Today Arroyo is a doctoral student and Ford Foundation Predoctoral Fellow in MIT's Department of Urban Studies and Planning (DUSP). A self-described "nontraditional" urban planner, his work before grad school as a journalist and as a longtime arts advocate has encouraged him to incorporate methods from ethnography, sociology, and critical cartography into his research.
"At a very basic level, it's recognizing that there are different specific physical, social, and cultural needs that planners, designers, and policymakers must pay attention to," Arroyo says. "It's not a one-size-fits-all sort of situation."
For planners to accommodate diversity, they need to understand the people they're planning for. That's where Arroyo's research—which has involved Mexican immigrants from urban and rural environments, and even transient populations of Mexican immigrants who are so closely tied to their homes that their communities become campaign stops for Mexican politicians—comes in.
This means, he says, that planners should take greater care to understand the needs and wants of various groups before actually planning for them. Arroyo's research has revealed how transnational Mexican migration has dramatically influenced the built environment on both sides of the border—something he calls "place bilingualism."
Existing streams of thought often assume, he says, that Mexican immigrants all want the same things, and the same civic environments. "And my research is saying, 'I don't know if we can say that,'" Arroyo says. "Do people want public spaces that remind them of their place of origin? Which physical dimensions of their lives in the U.S. do they export back to Mexico? When and how do people develop a sense of agency, or become complacent, when faced with a radically different built environment, compared to what was previously familiar?
"Before we're reactive, I'd like to be proactive so that we know what we don't know," Arroyo adds. "It requires a fundamental change, behaviorally, in the way planners work. People are living in the city; plans and policies should be dictated by them, especially when it comes to the built environment. That can be scary for a planner who's used to having control."
Close to home
Much of the inspiration for Arroyo's research comes from his personal experiences.
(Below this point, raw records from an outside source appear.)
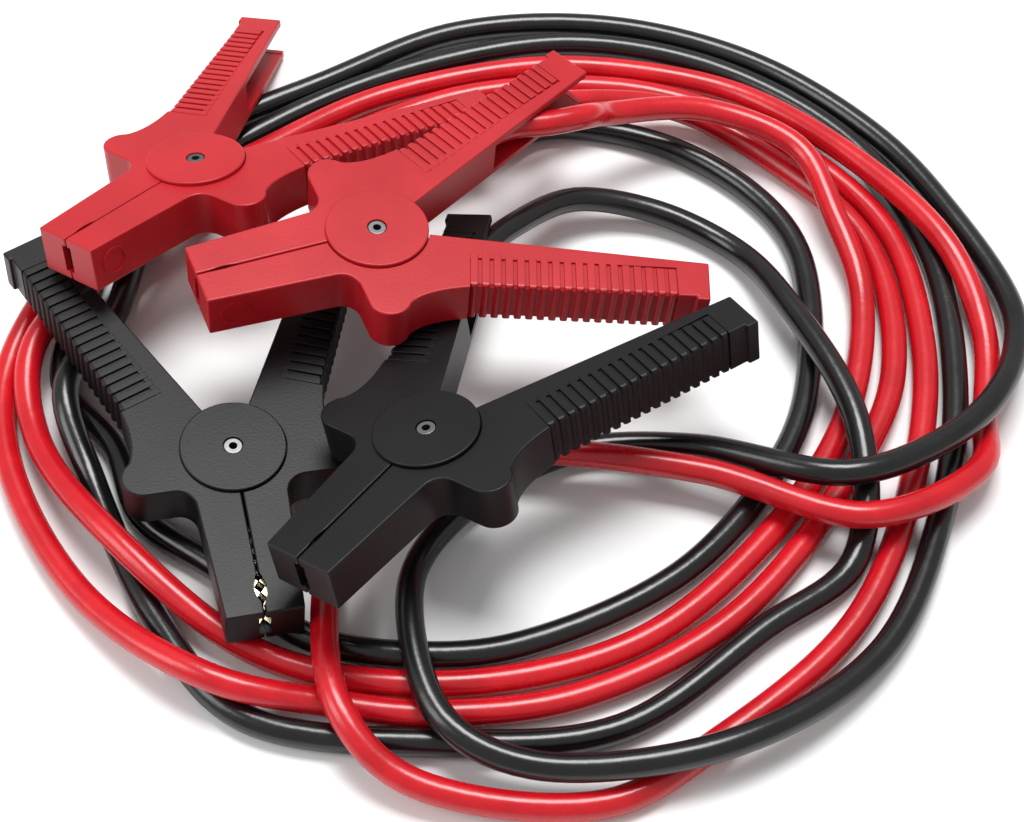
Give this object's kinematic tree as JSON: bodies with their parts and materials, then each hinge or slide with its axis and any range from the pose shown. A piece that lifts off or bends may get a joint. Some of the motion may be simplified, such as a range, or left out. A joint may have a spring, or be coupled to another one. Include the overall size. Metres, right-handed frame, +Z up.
{
  "type": "car jumper cable set",
  "caption": "Pair of coiled car jumper cables, red and black, each with a spring clamp with flat plastic handles on both ends.",
  "frame": {"origin": "on the floor under the middle of the box round the four clamps", "axes": "+Z up, +X to the right and +Y away from the viewer of the picture"},
  "size_m": [0.338, 0.3247, 0.06],
  "materials": {
    "red_plastic": "moulded plastic, satin with bright edges",
    "black_plastic": "moulded plastic, satin to matte",
    "red_cable_sheath": "smooth soft PVC sheath, glossy",
    "black_cable_sheath": "smooth soft PVC sheath, glossy",
    "contact_metal": "pressed sheet metal, plated",
    "steel": "zinc-plated steel"
  },
  "bodies": {
    "cable_set": {"red_clamp_rear_fixed_lever": "red_plastic", "red_clamp_rear_fixed_contact": "contact_metal", "red_clamp_rear_rivet": "steel", "red_clamp_rear_spring": "steel", "red_clamp_front_fixed_lever": "red_plastic", "red_clamp_front_fixed_contact": "contact_metal", "red_clamp_front_rivet": "steel", "red_clamp_front_spring": "steel", "black_clamp_left_fixed_lever": "black_plastic", "black_clamp_left_fixed_contact": "contact_metal", "black_clamp_left_rivet": "steel", "black_clamp_left_spring": "steel", "black_clamp_right_fixed_lever": "black_plastic", "black_clamp_right_fixed_contact": "contact_metal", "black_clamp_right_rivet": "steel", "black_clamp_right_spring": "steel", "red_cable": "red_cable_sheath", "black_cable": "black_cable_sheath"},
    "red_clamp_rear_moving_jaw": {"red_clamp_rear_moving_lever": "red_plastic", "red_clamp_rear_moving_contact": "contact_metal"},
    "red_clamp_front_moving_jaw": {"red_clamp_front_moving_lever": "red_plastic", "red_clamp_front_moving_contact": "contact_metal"},
    "black_clamp_left_moving_jaw": {"black_clamp_left_moving_lever": "black_plastic", "black_clamp_left_moving_contact": "contact_metal"},
    "black_clamp_right_moving_jaw": {"black_clamp_right_moving_lever": "black_plastic", "black_clamp_right_moving_contact": "contact_metal"}
  },
  "joints": [
    {"name": "red_clamp_rear_pivot", "type": "hinge", "parent": "cable_set", "child": "red_clamp_rear_moving_jaw", "pos_m": [-0.05895, 0.03052, 0.0355], "axis": [0.0067, -0.2705, -0.9627], "range_deg": [0, 2], "stiffness_Nm_per_rad": 1.5, "springref_deg": -22.92, "deforming": ["red_clamp_rear_spring"]},
    {"name": "red_clamp_front_pivot", "type": "hinge", "parent": "cable_set", "child": "red_clamp_front_moving_jaw", "pos_m": [0.00194, -0.00824, 0.04717], "axis": [0.085, 0.0361, 0.9957], "range_deg": [0, 30], "stiffness_Nm_per_rad": 1.5, "springref_deg": -22.92, "deforming": ["red_clamp_front_spring"]},
    {"name": "black_clamp_left_pivot", "type": "hinge", "parent": "cable_set", "child": "black_clamp_left_moving_jaw", "pos_m": [-0.04045, -0.07085, 0.02025], "axis": [-0.1128, 0.0059, -0.9936], "range_deg": [0, 5], "stiffness_Nm_per_rad": 1.5, "springref_deg": -22.92, "deforming": ["black_clamp_left_spring"]},
    {"name": "black_clamp_right_pivot", "type": "hinge", "parent": "cable_set", "child": "black_clamp_right_moving_jaw", "pos_m": [0.02033, -0.07922, 0.03919], "axis": [-0.1292, 0.1983, 0.9716], "range_deg": [0, 1.5], "stiffness_Nm_per_rad": 1.5, "springref_deg": -22.92, "deforming": ["black_clamp_right_spring"]}
  ]
}
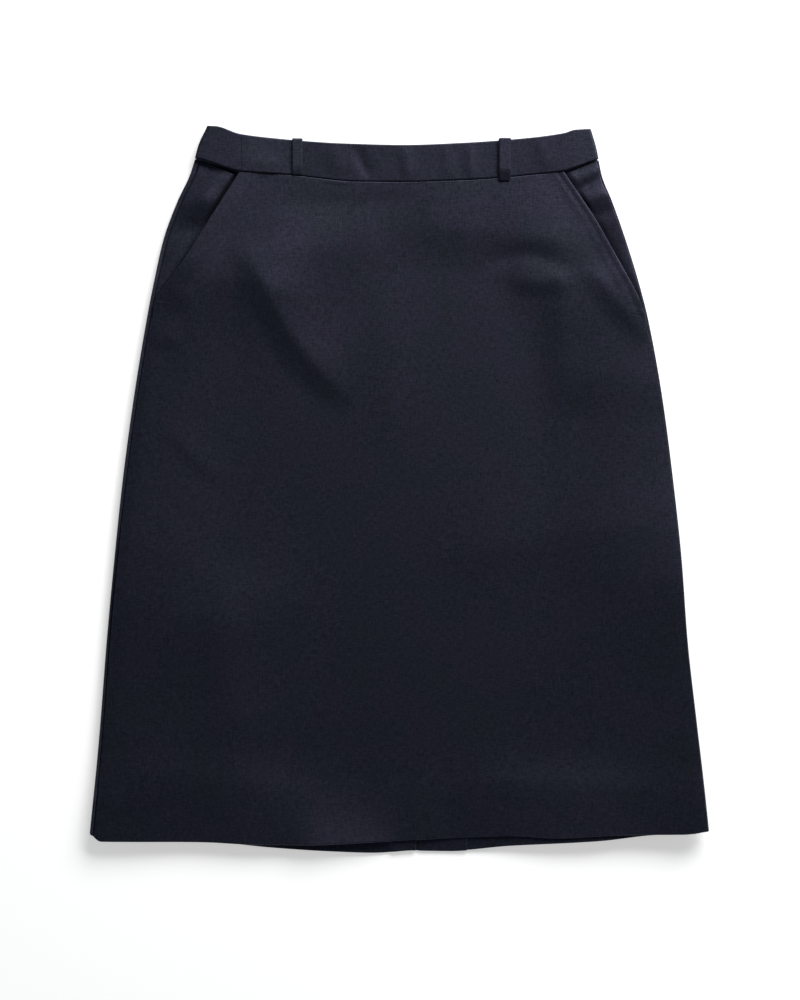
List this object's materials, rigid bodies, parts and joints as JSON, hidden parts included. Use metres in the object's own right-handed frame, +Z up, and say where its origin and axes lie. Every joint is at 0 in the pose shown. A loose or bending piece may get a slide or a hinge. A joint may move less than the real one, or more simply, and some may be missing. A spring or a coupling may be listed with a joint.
{
  "type": "a-line skirt",
  "caption": "Knee-length A-line skirt laid flat on its back: slanted front pockets, waistband with belt loops, vented back hem.",
  "frame": {"origin": "centre of the laid skirt's outline, on the surface it lies on", "axes": "+X to the right as seen from above, +Y from hem to waist, +Z up from the surface, out of the front"},
  "size_m": [0.5867, 0.6905, 0.0162],
  "materials": {
    "suiting": "plain-woven navy worsted suiting, pressed, faint sheen",
    "band_suiting": "the same suiting over a pressed stiffening",
    "zip_tape": "knitted polyester tape"
  },
  "bodies": {
    "root": {"front_panel": "suiting", "back_panel_left": "suiting", "back_panel_right": "suiting", "pocket_facing_left": "suiting", "pocket_facing_right": "suiting", "waistband": "band_suiting", "belt_loop_front_left": "band_suiting", "belt_loop_front_right": "band_suiting", "belt_loop_back_left": "band_suiting", "belt_loop_back_right": "band_suiting", "zip_centre_back": "zip_tape"}
  },
  "joints": []
}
By the time he entered high school, he realized that the name of his unincorporated East Los Angeles neighborhood provoked a reaction in people.
It was a neighborhood that some might call "tough" or "blighted"; Arroyo calls it "underresourced." He lived with his family in a small two-bedroom house that accommodated up to 20 people during the agricultural season, when relatives migrated from central Mexico to work transient jobs picking strawberries and oranges. Gang violence often kept Arroyo indoors; when he did get out, he found a concrete environment with few parks and little greenery.
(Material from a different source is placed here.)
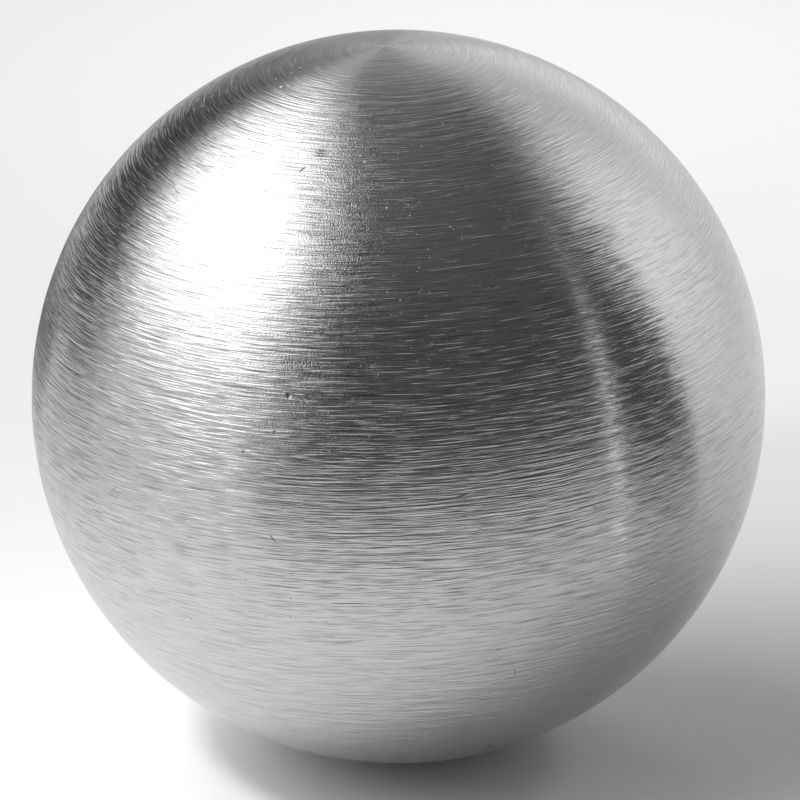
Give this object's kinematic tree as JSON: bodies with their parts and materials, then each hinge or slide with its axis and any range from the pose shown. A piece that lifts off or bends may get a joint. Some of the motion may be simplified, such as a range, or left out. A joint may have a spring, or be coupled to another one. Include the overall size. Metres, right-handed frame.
{
  "type": "steel ball",
  "caption": "Solid steel ball with a brushed surface, used loose on a desk or bench as a weight, a rolling ball or a stand's ornament.",
  "frame": {"origin": "centre of the ball", "axes": "+Z along the axis that the brushing runs round, up in use; -Y towards the side seen from the front; +X to its right"},
  "size_m": [0.05, 0.05, 0.05],
  "materials": {
    "steel": "brushed in rings about one axis, with small dents and scratches"
  },
  "bodies": {
    "root": {"ball": "steel"}
  },
  "joints": []
}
Yet despite its imperfections, Arroyo was infatuated by his neighborhood. He attended Loyola High, a top-ranked Jesuit school that attracted students from all over Los Angeles; for many classmates, Arroyo's neighborhood was just a place they heard mentioned on the news. One message about his humble upbringing was drilled into his head over and over, he says: "All you need to do is get out. When you get the opportunity, just go and never look back."
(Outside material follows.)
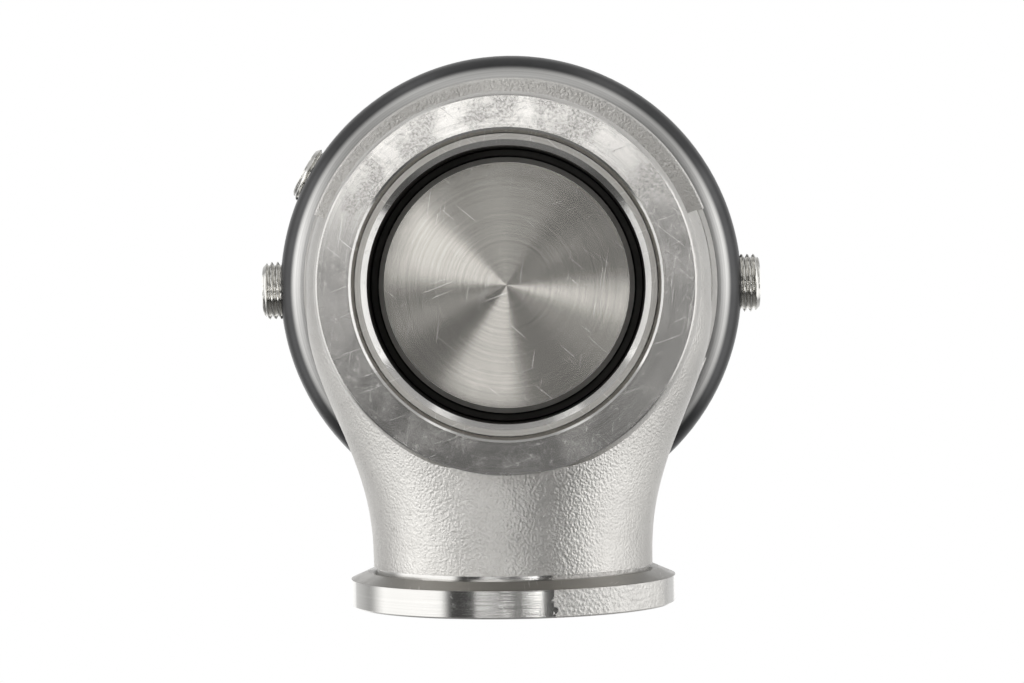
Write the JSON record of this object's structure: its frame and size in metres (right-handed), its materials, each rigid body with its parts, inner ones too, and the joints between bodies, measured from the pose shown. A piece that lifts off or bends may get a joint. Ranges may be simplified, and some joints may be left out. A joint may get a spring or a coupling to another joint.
{
  "type": "turbo wastegate",
  "caption": "External poppet wastegate with V-band inlet and side outlet, seat ring, guided valve and a round spring-and-diaphragm actuator with plugged coolant and boost ports.",
  "frame": {"origin": "centre of the inlet flange's face, on the valve's axis", "axes": "+Z along the valve's axis from the inlet to the actuator, -Y out of the outlet, +X towards the plugged coolant port next to the boost port"},
  "size_m": [0.0856, 0.0905, 0.11],
  "materials": {
    "cast_stainless": "bead-blasted cast stainless steel with machined faces",
    "flange_steel": "turned stainless steel with a scuffed face",
    "seat_steel": "turned stainless steel",
    "valve_steel": "turned stainless steel",
    "bronze": "turned bronze",
    "actuator_alloy": "dark satin machined alloy",
    "cap_alloy": "dark satin machined alloy",
    "plug_steel": "bright nickel-plated steel",
    "fastener_steel": "black oxide steel",
    "spring_steel": "shot-peened spring steel",
    "plate_alloy": "turned aluminium",
    "gasket_sheet": "graphite sheet",
    "seal_rubber": "black rubber",
    "diaphragm_rubber": "fabric-reinforced silicone rubber"
  },
  "bodies": {
    "housing": {"valve_housing": "cast_stainless", "inlet_flange": "flange_steel", "seat_ring": "seat_steel", "valve_guide": "bronze", "base_gasket": "gasket_sheet", "locating_dowel": "fastener_steel", "base_screws": "fastener_steel", "screw_washers": "fastener_steel", "actuator_base": "actuator_alloy", "stem_seal": "seal_rubber", "seal_retainer": "fastener_steel", "coolant_plug_left": "plug_steel", "coolant_plug_right": "plug_steel", "boost_plug": "plug_steel", "jacket_cover": "plate_alloy", "jacket_face_seal": "seal_rubber", "jacket_bore_seal": "seal_rubber", "diaphragm": "diaphragm_rubber", "outer_spring": "spring_steel", "middle_spring": "spring_steel", "inner_spring": "spring_steel", "top_cap": "cap_alloy", "retaining_ring": "fastener_steel"},
    "valve": {"poppet_valve": "valve_steel", "lower_plate": "plate_alloy", "spring_cup": "plate_alloy", "stem_washer": "fastener_steel", "stem_nut": "fastener_steel"}
  },
  "joints": [
    {"name": "valve_lift", "type": "slide", "parent": "housing", "child": "valve", "axis": [0, 0, 1], "range_m": [0, 0.01], "stiffness_N_per_m": 12000, "deforming": ["outer_spring", "middle_spring", "inner_spring", "diaphragm"]}
  ]
}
"I didn't necessarily agree with that," Arroyo says. He loved the vibrant Mexican community, and the artistic and culinary cultures. He decided to attend the University of Southern California as an undergraduate so that he could stay in Los Angeles and look more closely at "troubled" neighborhoods. "Was L.A. really as bad as everyone said?" he asks. "Or was it really much better, filled with lots of potential?"
Not just on paper
"A lot of planning schools have become policy schools. They're disconnected from design," Arroyo says. "MIT is so applied. You don't have to lose sight of how both policy and design affect professional practice. Not only do you not have to—you should not."
Arroyo has stayed on the front lines of urban arts culture and advocacy. He has worked with the Los Angeles Urban Rangers, a group of artists and advocates who lead tours showcasing some of the city's lesser-known natural and urban features. He has also worked with an MIT group called the Community Innovators Lab (CoLab), which showcases research by DUSP students in an informal, applied manner via CoLab Radio. Many of the projects he's worked on for CoLab—capturing soundscapes in European cities, or interviewing longtime residents of Los Angeles' Skid Row—return him to his journalistic roots.
"Someone once asked: 'Are you a journalist, or are you a planner?'" Arroyo says. "After I came to MIT, I wondered, 'Why can't I be both?' Storytelling has such a major purpose in what we're doing."
It seems fitting that Arroyo's latest project has returned him to Los Angeles and its eponymous river. Known as Play the LA River, it was started by Project 51, a group of artists and scholars whose goal is to inspire civic engagement with the river. Starting this September, the collective will hold events large and small to draw people to sites all along the river.